- Working data -

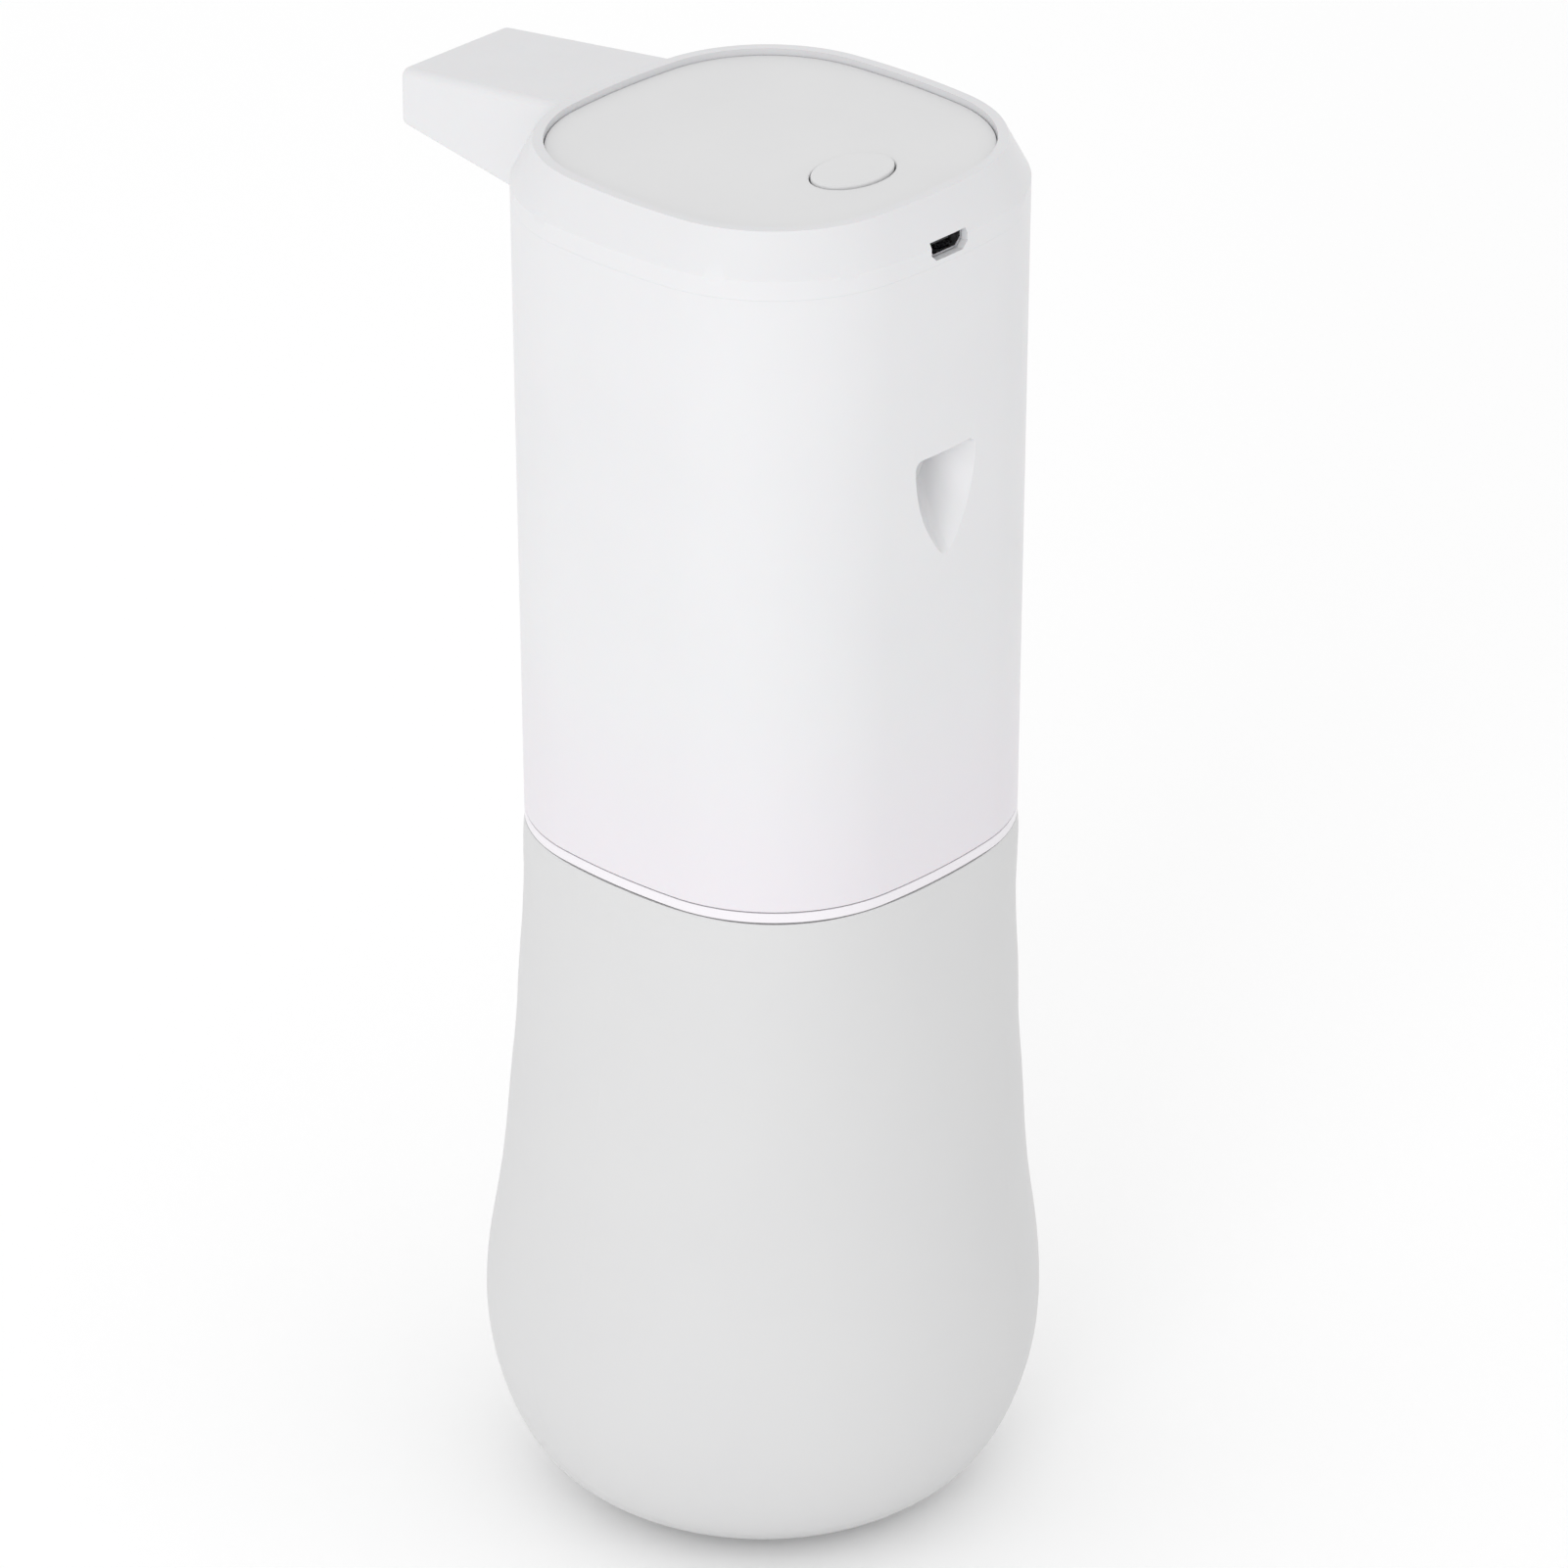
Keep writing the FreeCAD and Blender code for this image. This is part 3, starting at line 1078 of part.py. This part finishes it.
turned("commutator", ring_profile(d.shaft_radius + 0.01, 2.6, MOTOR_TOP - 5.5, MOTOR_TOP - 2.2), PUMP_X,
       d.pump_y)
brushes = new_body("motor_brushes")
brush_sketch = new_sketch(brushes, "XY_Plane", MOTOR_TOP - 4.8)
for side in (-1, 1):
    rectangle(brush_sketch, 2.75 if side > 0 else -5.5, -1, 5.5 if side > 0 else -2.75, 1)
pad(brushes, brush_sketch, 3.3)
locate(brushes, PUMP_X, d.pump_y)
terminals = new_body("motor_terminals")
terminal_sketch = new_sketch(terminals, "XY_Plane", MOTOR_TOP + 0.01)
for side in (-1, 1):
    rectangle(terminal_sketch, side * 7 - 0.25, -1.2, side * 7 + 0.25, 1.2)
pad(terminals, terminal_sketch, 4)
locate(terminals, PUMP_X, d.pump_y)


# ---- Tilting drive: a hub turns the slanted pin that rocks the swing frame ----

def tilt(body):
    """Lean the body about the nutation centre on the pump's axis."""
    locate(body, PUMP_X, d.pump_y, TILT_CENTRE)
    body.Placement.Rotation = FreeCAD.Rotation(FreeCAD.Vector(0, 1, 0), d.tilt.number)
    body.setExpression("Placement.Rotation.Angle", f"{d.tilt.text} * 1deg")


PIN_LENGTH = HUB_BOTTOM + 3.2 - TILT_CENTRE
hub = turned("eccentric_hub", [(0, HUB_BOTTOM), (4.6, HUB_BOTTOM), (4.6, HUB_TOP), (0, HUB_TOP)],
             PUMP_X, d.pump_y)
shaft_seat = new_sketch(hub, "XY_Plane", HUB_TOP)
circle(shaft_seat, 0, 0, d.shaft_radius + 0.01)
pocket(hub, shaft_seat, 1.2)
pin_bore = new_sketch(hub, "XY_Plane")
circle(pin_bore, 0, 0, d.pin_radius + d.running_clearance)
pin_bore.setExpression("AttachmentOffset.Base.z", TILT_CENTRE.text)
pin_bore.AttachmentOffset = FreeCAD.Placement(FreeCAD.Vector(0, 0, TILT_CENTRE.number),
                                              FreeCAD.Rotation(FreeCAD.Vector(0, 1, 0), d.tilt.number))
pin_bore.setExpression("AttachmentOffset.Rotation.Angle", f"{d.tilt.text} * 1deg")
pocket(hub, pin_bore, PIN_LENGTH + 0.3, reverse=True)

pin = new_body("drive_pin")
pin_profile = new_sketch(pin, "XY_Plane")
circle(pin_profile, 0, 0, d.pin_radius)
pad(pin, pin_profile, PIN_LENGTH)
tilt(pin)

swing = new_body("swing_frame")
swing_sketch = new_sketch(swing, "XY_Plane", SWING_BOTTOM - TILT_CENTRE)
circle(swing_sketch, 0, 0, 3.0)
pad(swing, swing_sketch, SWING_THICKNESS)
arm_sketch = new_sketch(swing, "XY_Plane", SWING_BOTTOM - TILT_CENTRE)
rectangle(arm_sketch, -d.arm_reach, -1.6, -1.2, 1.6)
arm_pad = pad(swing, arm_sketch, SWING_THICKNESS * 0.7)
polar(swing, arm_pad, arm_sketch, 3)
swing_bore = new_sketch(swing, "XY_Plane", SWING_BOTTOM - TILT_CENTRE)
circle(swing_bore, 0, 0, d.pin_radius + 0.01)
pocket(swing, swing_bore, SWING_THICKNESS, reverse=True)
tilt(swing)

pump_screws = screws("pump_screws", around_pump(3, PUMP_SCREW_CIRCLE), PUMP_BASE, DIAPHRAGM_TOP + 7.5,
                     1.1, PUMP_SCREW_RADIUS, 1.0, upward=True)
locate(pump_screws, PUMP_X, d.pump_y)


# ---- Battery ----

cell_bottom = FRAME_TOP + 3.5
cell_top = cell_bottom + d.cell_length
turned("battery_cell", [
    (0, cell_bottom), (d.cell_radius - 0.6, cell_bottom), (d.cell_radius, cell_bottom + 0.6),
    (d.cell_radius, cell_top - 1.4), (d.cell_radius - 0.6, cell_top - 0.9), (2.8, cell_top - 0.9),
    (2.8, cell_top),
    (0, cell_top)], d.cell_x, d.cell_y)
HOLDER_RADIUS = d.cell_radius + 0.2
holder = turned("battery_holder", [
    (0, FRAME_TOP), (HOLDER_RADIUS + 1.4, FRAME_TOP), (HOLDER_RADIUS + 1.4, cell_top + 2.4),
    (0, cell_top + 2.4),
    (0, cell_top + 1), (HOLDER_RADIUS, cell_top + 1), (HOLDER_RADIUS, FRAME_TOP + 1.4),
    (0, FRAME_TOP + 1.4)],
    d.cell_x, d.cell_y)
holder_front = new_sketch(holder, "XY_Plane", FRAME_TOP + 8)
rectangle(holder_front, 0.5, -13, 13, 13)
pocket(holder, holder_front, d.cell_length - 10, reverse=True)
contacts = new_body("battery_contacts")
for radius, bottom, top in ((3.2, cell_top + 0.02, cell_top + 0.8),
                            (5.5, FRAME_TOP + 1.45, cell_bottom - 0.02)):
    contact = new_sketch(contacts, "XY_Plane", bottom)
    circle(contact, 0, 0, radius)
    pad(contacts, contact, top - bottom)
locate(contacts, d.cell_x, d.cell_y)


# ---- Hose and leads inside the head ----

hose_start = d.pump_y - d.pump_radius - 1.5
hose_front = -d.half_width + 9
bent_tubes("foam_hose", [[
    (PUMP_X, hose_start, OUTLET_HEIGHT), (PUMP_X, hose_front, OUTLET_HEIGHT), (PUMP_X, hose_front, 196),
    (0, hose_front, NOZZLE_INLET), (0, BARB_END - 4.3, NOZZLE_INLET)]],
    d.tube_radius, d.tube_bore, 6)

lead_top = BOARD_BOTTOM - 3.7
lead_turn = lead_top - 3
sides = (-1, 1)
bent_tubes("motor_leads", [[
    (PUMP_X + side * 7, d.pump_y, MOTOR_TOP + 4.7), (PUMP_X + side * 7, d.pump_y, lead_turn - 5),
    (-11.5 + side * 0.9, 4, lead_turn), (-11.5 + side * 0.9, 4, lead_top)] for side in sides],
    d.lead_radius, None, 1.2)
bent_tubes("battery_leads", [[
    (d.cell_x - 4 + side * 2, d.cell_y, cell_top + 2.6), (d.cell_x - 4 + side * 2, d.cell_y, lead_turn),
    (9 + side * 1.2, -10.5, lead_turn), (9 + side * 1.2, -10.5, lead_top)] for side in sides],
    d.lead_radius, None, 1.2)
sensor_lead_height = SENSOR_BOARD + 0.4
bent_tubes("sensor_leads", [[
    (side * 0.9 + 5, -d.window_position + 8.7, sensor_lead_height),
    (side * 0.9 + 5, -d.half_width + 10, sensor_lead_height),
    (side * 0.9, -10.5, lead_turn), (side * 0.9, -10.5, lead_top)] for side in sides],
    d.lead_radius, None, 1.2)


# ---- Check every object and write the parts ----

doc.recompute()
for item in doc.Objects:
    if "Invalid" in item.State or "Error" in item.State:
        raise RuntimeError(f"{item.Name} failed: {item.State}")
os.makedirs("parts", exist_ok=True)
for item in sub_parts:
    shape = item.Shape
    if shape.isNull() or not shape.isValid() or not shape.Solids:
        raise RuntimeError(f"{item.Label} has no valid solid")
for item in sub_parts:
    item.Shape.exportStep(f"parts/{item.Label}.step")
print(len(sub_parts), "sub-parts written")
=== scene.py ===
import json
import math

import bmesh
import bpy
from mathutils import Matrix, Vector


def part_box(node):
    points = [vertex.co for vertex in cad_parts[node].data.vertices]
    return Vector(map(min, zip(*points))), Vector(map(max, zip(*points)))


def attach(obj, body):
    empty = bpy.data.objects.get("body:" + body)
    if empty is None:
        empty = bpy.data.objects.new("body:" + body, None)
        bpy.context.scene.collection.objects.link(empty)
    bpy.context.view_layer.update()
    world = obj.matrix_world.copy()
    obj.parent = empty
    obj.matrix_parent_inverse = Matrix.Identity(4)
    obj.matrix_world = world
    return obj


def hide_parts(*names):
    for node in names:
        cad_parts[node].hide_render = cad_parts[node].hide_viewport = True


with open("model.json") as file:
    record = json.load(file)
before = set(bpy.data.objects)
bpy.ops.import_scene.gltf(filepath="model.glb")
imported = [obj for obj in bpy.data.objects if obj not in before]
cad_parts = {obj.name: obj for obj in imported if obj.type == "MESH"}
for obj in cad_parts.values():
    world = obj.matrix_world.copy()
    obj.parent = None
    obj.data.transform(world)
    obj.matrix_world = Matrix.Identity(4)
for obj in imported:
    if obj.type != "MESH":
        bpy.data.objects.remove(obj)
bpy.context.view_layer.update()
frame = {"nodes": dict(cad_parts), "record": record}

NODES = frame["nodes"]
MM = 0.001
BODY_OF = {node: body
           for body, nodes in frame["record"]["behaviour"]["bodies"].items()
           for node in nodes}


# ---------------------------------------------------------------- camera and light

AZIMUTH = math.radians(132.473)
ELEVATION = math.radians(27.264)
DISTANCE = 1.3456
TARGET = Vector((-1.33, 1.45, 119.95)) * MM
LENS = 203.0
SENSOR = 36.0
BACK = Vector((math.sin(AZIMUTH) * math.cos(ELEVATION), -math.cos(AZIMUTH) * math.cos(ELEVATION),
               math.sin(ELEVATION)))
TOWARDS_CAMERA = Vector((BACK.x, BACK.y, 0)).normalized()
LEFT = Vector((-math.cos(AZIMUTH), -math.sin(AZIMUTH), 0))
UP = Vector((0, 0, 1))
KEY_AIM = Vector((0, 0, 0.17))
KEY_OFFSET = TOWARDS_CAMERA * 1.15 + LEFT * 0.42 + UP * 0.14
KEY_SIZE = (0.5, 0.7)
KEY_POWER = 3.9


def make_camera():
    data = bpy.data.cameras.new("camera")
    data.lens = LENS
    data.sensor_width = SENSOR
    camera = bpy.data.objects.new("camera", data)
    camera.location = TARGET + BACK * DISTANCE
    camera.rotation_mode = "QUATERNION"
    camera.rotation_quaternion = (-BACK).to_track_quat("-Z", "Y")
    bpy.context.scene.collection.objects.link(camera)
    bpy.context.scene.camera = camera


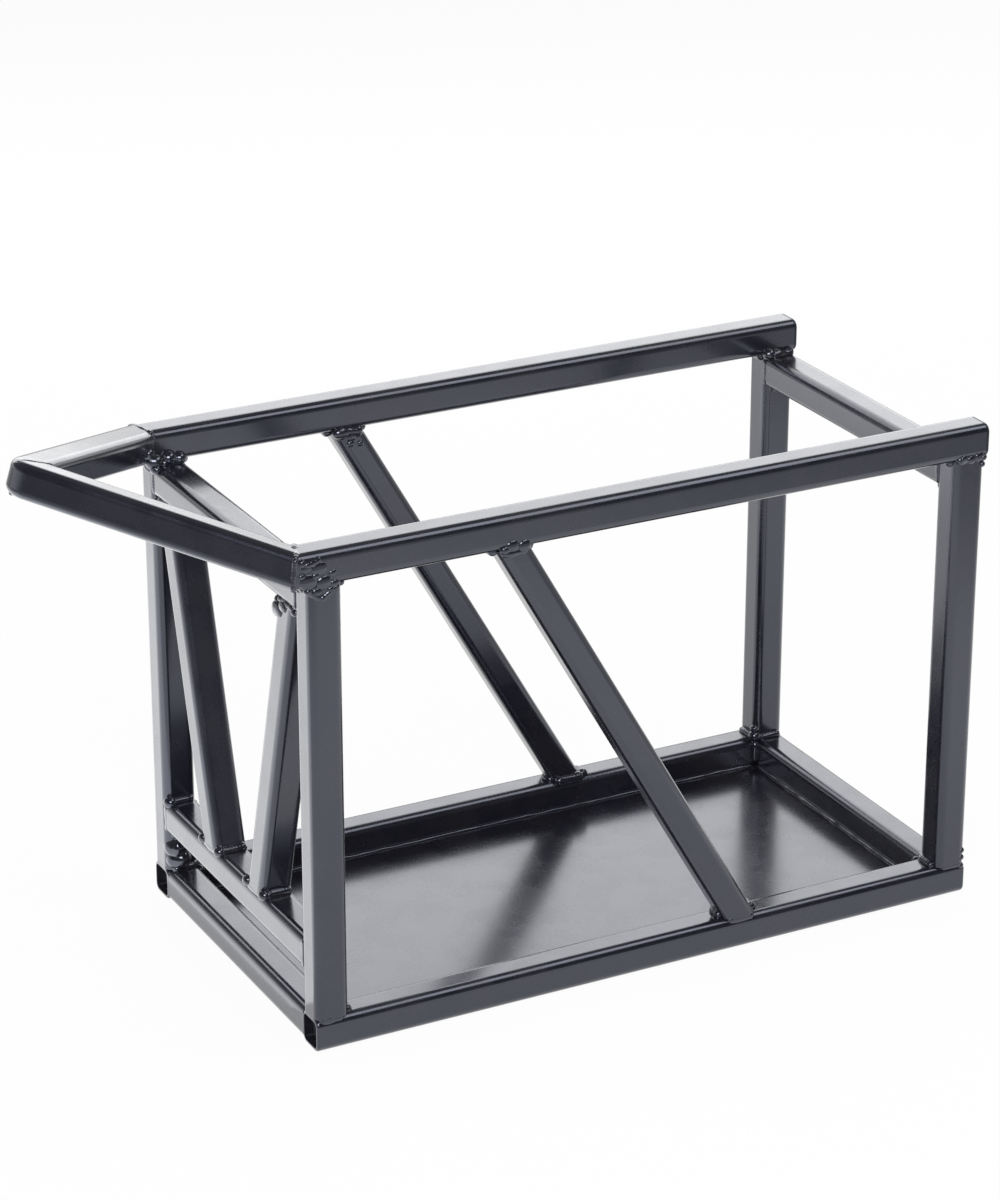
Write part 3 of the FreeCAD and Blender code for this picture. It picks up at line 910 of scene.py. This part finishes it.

- Do this -
Using the entries above, give again exactly the lines from the line holding "doc.recompute()" through the line holding "if empty is". Include both end lines and nothing else.

- Finished task -
doc.recompute()
for item in doc.Objects:
    if "Invalid" in item.State or "Error" in item.State:
        raise RuntimeError(f"{item.Name} failed: {item.State}")
os.makedirs("parts", exist_ok=True)
for item in sub_parts:
    shape = item.Shape
    if shape.isNull() or not shape.isValid() or not shape.Solids:
        raise RuntimeError(f"{item.Label} has no valid solid")
for item in sub_parts:
    item.Shape.exportStep(f"parts/{item.Label}.step")
print(len(sub_parts), "sub-parts written")
=== scene.py ===
import json
import math

import bmesh
import bpy
from mathutils import Matrix, Vector


def part_box(node):
    points = [vertex.co for vertex in cad_parts[node].data.vertices]
    return Vector(map(min, zip(*points))), Vector(map(max, zip(*points)))


def attach(obj, body):
    empty = bpy.data.objects.get("body:" + body)
    if empty is None:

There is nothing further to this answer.